First, the QORE_CHARSET environment variable is checked. If it is set, then this character encoding will be the default character encoding for the process. If not, then the LANG environment variable is checked. If a character encoding is specified in the LANG environment variable, then it will be used as the default character encoding. Otherwise, if no character encoding can be derived from the environment, UTF-8 is assumed.

Character encodings are automatically converted by the Qore language when necessary. Encoding conversion errors will cause a Qore exception to be thrown. The character encoding conversions supported by Qore depend on the operating system's iconv library function.

Note
The get_default_encoding() function will return the default encoding for the Qore process.

Character Encoding Usage Examples

The following is a non-exhaustive list of examples in Qore where character encoding processing is performed.

Character encodings can be explicitly performed with the convert_encoding() function, and the encoding attached to a string can be checked with the get_encoding() function.
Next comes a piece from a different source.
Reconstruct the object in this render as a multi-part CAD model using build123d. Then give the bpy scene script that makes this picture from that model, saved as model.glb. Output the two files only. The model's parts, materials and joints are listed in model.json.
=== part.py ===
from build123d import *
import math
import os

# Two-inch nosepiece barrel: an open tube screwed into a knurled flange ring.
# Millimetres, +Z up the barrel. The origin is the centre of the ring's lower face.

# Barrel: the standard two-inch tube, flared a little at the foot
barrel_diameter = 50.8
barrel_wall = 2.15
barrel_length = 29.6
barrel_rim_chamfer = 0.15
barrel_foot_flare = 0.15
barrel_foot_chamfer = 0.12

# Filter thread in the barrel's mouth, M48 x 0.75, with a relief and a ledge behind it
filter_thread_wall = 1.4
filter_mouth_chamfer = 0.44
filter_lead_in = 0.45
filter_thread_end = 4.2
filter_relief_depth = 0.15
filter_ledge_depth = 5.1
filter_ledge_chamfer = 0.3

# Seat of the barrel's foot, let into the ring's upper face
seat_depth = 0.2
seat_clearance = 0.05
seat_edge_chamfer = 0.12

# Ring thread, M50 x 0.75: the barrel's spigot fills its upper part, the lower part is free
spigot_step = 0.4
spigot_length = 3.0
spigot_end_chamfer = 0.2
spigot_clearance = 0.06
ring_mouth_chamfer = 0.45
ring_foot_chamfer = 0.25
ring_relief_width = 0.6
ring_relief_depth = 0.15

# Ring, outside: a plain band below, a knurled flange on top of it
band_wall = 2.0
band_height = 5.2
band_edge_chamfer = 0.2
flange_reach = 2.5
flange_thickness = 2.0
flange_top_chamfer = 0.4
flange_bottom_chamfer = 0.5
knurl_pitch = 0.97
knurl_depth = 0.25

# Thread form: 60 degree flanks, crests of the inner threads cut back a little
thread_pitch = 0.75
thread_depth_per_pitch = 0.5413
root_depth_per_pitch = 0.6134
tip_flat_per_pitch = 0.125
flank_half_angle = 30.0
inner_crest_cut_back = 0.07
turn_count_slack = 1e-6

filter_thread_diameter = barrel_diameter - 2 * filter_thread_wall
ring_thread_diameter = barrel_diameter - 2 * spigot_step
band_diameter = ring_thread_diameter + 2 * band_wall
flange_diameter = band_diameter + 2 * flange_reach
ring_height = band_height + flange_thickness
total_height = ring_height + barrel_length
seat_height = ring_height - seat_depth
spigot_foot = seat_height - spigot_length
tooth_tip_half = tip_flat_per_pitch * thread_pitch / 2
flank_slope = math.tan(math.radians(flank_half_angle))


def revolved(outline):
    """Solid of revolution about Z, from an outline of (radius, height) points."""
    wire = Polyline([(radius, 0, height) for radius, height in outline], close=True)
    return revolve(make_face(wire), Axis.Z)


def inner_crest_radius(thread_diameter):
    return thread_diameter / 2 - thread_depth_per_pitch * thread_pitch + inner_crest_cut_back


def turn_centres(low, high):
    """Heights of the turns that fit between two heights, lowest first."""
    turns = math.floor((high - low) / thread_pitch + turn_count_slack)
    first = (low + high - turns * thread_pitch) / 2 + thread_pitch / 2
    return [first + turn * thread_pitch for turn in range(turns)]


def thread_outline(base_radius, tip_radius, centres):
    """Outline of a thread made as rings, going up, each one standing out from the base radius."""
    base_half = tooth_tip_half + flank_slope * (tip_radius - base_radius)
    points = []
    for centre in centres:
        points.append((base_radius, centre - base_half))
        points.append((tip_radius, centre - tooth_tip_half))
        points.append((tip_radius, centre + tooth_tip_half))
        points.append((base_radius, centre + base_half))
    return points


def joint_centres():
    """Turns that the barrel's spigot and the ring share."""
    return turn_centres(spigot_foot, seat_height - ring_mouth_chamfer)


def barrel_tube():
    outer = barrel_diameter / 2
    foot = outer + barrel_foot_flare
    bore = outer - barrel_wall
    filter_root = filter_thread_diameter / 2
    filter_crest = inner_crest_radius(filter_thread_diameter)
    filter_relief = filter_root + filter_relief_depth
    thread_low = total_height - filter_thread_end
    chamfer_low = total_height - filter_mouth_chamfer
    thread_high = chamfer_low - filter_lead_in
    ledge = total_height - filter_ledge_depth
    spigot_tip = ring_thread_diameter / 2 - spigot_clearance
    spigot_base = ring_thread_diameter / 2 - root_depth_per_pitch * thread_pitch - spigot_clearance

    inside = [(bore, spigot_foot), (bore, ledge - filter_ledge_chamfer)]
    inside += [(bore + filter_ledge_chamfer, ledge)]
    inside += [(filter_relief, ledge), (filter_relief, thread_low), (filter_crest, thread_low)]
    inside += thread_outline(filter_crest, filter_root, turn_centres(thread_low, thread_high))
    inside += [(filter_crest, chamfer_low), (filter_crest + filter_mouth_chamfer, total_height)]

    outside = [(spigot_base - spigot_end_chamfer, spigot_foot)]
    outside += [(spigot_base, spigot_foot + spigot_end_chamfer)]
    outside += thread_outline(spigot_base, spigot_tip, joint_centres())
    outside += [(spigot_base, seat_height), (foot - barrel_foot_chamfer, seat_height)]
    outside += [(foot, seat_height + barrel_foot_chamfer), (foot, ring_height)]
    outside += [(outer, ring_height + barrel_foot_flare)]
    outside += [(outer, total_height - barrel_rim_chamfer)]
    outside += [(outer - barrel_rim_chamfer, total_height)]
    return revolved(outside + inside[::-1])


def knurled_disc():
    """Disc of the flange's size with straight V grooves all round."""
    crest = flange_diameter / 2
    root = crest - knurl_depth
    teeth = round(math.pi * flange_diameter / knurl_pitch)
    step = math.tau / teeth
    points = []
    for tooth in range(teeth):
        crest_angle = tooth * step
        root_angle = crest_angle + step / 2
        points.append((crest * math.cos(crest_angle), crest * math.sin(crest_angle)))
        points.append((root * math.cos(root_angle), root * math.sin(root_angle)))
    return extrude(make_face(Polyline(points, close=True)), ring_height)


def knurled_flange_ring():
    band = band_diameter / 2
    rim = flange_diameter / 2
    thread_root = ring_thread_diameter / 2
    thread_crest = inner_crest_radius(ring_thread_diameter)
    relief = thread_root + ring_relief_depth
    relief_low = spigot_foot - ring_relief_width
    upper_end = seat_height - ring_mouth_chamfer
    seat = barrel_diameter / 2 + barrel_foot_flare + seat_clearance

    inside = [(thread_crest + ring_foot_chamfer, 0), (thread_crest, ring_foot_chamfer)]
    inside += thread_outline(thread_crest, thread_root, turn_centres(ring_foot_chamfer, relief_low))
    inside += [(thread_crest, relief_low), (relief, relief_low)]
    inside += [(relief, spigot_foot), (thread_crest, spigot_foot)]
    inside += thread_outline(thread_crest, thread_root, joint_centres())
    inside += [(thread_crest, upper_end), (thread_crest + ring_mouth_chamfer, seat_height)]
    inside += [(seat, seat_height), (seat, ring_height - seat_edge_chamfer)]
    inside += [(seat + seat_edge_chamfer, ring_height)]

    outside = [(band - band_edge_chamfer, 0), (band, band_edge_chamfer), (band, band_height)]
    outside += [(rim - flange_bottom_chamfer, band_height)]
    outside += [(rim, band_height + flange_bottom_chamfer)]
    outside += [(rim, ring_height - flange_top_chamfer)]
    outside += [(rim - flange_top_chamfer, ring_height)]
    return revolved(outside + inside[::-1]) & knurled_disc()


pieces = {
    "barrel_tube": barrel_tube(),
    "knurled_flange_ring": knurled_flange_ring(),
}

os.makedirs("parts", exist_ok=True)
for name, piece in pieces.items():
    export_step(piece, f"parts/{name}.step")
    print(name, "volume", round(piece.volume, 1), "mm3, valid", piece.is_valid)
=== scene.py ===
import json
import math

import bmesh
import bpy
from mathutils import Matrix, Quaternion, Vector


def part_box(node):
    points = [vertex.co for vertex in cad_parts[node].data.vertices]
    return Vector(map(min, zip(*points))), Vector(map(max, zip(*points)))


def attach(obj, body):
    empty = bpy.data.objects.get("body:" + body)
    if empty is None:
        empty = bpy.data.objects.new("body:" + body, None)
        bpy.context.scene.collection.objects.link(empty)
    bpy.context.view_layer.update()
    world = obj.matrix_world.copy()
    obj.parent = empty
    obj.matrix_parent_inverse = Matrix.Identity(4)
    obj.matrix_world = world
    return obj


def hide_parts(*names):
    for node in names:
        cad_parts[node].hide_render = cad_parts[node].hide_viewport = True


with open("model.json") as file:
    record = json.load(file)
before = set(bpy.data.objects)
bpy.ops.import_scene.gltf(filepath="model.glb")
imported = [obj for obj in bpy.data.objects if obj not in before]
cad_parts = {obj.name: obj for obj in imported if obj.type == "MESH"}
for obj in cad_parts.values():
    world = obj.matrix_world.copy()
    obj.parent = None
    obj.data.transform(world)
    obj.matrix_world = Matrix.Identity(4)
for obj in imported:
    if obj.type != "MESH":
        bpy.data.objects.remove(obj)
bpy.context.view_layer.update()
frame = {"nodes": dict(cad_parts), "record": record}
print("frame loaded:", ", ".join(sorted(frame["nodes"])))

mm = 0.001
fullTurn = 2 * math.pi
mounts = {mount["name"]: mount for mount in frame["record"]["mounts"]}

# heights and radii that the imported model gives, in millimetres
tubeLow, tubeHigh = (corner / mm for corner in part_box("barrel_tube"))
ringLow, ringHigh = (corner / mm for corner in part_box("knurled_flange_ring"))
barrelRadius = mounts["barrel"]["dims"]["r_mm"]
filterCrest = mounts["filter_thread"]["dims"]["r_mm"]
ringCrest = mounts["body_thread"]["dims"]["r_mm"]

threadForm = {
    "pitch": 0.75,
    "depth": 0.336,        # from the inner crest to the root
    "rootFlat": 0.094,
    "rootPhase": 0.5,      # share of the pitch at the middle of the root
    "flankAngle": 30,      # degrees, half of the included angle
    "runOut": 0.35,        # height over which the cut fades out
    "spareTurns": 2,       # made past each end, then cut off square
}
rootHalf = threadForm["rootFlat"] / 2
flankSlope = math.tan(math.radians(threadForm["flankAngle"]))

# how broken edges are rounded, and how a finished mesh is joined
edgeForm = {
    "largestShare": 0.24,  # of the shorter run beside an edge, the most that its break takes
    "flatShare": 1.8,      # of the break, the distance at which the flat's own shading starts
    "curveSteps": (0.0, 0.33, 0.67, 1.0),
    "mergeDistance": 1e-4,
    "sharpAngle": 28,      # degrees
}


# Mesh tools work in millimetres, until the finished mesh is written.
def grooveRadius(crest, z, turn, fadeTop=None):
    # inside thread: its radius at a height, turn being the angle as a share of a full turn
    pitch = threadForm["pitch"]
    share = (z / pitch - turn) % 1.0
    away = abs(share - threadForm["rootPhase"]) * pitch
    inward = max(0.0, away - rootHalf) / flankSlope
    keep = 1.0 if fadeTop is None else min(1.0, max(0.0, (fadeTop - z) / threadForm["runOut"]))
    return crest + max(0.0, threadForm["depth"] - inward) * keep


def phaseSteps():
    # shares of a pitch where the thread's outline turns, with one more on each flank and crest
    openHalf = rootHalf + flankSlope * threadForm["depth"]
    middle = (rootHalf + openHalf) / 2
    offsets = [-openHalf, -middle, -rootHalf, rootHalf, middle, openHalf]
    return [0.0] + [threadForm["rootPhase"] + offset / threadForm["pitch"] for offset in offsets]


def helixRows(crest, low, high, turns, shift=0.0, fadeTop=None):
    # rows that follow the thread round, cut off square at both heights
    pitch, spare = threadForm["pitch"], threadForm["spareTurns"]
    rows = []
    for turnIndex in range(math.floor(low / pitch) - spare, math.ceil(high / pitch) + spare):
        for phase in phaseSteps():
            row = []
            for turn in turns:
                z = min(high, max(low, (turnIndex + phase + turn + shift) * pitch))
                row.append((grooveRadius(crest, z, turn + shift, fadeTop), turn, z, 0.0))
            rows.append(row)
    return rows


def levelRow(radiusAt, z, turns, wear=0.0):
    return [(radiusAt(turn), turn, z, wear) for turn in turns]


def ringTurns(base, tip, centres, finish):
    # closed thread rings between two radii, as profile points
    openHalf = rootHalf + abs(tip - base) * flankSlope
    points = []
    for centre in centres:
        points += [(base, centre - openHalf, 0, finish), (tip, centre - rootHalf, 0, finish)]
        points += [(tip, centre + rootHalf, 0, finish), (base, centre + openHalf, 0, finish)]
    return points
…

If you have a string with incorrect encoding and want to change the encoding tag of the string (without changing the actual bytes of the string), use the force_encoding() function.

get_default_encoding() returns the default encoding for the Qore process.

The Qore::SQL::Datasource, Qore::SQL::DatasourcePool, and Qore::SQL::SQLStatement classes will translate character encodings to the encoding required by the database if necessary as well (this is actually the responsibility of the DBI driver for the database in question).

The Qore::File and Qore::Socket classes translate character encodings to the encoding specified for the object if necessary, as well as tagging strings received or read with the object's encoding.

The Qore::HTTPClient class will translate character encodings to the encoding specified for the object if necessary, as well as tag strings received with the object's encoding. Additionally, if an HTTP server response specifies a specific encoding to use, the encoding of strings read from the server will be automatically set to this encoding as well.